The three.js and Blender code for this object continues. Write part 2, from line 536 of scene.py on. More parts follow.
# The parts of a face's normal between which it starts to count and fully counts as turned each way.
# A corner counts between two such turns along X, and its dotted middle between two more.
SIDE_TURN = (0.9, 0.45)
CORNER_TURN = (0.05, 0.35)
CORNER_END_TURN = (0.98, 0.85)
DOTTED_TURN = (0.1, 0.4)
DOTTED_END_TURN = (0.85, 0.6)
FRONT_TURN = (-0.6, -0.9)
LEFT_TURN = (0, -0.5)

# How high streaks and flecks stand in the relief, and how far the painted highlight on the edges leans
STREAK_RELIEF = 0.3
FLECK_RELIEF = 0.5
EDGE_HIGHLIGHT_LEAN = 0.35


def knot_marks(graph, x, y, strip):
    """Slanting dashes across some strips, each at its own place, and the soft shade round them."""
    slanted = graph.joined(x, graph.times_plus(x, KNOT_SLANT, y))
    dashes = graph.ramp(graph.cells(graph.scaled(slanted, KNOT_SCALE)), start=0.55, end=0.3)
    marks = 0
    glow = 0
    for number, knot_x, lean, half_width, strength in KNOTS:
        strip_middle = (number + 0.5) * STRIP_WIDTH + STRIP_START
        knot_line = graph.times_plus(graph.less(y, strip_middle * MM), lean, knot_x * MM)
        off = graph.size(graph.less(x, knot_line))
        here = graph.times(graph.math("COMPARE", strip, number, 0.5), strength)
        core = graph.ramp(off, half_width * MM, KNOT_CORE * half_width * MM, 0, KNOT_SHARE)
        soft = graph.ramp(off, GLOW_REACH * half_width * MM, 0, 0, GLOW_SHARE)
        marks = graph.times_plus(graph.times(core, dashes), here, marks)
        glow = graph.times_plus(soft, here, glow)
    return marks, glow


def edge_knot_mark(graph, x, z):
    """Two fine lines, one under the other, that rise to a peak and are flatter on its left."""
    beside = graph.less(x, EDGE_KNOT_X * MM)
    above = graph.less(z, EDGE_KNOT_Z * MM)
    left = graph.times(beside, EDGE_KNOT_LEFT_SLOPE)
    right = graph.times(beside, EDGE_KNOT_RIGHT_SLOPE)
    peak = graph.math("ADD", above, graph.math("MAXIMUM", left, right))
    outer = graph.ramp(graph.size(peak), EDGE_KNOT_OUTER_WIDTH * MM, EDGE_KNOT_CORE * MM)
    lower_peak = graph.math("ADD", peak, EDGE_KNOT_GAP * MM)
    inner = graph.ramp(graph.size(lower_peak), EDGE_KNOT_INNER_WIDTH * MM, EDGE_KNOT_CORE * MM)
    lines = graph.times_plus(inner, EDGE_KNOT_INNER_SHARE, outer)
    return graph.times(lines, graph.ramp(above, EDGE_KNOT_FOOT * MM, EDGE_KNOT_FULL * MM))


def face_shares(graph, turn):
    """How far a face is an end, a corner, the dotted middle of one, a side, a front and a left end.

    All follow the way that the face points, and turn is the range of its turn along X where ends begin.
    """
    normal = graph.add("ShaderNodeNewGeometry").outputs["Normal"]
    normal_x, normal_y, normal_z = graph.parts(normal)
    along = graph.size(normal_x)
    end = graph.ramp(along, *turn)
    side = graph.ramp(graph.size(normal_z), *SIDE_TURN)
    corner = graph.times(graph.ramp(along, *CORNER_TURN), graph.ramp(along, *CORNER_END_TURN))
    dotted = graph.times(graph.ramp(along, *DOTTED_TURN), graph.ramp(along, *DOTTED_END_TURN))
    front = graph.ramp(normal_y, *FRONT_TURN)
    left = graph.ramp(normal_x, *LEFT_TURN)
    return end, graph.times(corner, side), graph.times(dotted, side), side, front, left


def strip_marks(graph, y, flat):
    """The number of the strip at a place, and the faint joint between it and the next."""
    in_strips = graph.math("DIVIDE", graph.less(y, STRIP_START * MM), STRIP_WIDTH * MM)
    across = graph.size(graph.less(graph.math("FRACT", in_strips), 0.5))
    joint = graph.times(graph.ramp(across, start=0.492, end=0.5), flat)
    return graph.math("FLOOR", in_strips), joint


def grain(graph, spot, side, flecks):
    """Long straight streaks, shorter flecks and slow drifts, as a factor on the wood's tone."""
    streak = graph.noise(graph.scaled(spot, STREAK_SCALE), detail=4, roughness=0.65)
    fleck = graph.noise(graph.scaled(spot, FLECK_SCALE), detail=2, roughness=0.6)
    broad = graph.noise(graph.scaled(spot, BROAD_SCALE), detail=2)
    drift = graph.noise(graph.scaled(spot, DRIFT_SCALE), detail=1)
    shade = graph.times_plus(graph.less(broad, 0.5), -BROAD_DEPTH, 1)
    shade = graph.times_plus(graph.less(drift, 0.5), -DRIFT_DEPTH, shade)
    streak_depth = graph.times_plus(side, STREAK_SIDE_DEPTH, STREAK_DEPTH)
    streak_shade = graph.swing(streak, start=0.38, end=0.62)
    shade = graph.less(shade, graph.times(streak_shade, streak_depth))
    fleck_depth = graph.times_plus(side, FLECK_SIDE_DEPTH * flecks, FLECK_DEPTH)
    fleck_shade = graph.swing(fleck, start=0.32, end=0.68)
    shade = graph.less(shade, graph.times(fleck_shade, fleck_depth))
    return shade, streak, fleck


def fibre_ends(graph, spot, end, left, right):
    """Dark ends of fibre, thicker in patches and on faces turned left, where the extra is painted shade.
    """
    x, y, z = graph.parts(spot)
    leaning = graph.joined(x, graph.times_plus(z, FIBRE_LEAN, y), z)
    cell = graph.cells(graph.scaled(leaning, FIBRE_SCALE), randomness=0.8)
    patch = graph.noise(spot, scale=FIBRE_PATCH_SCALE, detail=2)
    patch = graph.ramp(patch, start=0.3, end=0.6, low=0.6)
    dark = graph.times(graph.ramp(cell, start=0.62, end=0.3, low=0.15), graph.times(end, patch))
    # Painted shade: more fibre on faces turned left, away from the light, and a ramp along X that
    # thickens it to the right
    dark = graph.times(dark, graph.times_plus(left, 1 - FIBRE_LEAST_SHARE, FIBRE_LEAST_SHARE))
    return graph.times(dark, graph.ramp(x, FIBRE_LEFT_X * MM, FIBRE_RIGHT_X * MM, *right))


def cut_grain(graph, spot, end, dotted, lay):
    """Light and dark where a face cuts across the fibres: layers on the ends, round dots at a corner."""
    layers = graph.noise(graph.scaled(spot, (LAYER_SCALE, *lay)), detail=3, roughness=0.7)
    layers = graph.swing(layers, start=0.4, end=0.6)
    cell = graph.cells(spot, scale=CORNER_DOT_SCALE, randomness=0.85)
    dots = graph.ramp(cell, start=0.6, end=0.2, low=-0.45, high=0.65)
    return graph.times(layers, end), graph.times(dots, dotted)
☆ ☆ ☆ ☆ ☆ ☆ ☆
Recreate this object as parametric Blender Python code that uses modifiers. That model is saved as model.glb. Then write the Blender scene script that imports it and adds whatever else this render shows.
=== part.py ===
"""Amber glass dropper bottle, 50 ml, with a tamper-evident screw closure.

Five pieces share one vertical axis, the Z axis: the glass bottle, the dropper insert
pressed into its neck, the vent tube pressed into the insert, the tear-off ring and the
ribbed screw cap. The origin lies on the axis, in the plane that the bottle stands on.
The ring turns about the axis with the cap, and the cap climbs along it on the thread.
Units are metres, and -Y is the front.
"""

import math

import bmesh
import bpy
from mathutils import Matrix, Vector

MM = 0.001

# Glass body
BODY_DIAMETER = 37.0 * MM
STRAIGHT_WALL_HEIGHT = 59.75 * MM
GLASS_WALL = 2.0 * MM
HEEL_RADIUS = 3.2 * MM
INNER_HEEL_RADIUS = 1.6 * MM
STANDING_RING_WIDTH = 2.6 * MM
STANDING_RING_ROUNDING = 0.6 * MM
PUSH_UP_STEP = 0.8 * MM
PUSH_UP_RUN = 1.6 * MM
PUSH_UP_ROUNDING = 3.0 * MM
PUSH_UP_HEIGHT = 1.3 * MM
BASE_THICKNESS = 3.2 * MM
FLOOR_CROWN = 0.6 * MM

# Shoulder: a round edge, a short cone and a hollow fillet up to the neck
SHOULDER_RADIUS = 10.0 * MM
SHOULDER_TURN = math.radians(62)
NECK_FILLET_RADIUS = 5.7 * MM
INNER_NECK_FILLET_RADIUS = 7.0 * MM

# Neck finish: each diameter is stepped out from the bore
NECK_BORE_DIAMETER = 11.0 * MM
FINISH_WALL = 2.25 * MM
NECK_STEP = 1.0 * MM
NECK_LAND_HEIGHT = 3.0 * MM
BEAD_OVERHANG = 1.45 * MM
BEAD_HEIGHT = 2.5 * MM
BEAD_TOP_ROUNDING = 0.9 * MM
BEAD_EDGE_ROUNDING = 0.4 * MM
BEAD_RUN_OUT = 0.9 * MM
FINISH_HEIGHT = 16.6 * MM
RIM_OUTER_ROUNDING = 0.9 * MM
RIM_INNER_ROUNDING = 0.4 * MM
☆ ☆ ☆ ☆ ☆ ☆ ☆
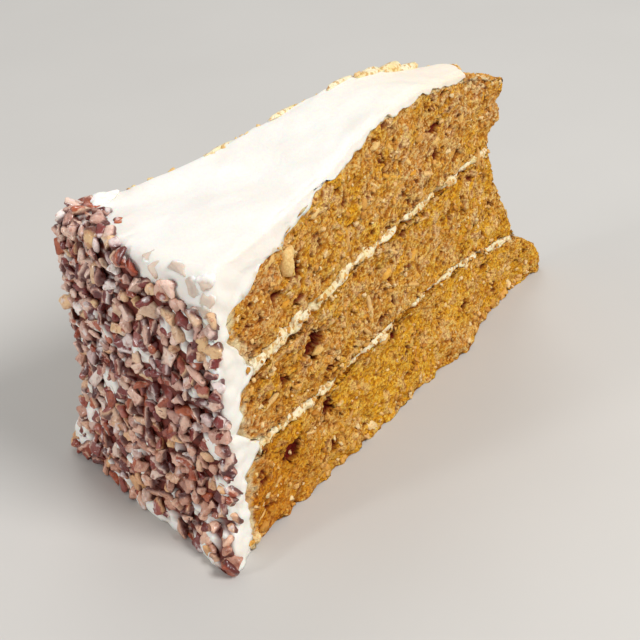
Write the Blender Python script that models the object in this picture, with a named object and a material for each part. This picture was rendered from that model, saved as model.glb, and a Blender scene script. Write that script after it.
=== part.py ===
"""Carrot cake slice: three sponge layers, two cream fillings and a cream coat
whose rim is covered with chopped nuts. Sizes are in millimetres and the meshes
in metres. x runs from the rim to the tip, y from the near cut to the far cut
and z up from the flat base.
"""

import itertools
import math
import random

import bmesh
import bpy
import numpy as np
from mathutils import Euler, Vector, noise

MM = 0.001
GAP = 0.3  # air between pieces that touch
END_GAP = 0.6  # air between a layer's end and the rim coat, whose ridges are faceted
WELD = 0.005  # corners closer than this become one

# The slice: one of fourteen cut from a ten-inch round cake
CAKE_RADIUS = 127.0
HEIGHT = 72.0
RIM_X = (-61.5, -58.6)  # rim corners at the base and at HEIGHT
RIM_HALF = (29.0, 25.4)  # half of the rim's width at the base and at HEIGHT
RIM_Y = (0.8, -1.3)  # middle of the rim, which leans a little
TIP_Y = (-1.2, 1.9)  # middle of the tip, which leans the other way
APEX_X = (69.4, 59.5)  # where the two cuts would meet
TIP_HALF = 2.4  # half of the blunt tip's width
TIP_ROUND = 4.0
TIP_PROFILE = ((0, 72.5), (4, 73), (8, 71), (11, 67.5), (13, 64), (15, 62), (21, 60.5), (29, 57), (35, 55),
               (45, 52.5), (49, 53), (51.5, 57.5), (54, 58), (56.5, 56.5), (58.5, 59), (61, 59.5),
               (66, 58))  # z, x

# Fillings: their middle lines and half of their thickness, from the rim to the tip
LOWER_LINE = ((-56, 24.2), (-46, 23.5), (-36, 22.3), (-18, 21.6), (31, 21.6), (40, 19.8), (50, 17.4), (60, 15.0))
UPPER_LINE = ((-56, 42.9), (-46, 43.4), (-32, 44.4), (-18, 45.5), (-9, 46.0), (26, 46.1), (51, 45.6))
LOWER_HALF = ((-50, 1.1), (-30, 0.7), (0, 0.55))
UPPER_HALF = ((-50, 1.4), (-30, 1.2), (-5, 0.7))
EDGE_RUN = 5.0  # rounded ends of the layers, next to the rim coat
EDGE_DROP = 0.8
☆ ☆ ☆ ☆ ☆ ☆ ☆
**What you are asked to do**. List every line in the records above that contains the word "object".

**The response**.
The three.js and Blender code for this object continues. Write part 2, from line 536 of scene.py on. More parts follow.
Recreate this object as parametric Blender Python code that uses modifiers. That model is saved as model.glb. Then write the Blender scene script that imports it and adds whatever else this render shows.
Write the Blender Python script that models the object in this picture, with a named object and a material for each part. This picture was rendered from that model, saved as model.glb, and a Blender scene script. Write that script after it.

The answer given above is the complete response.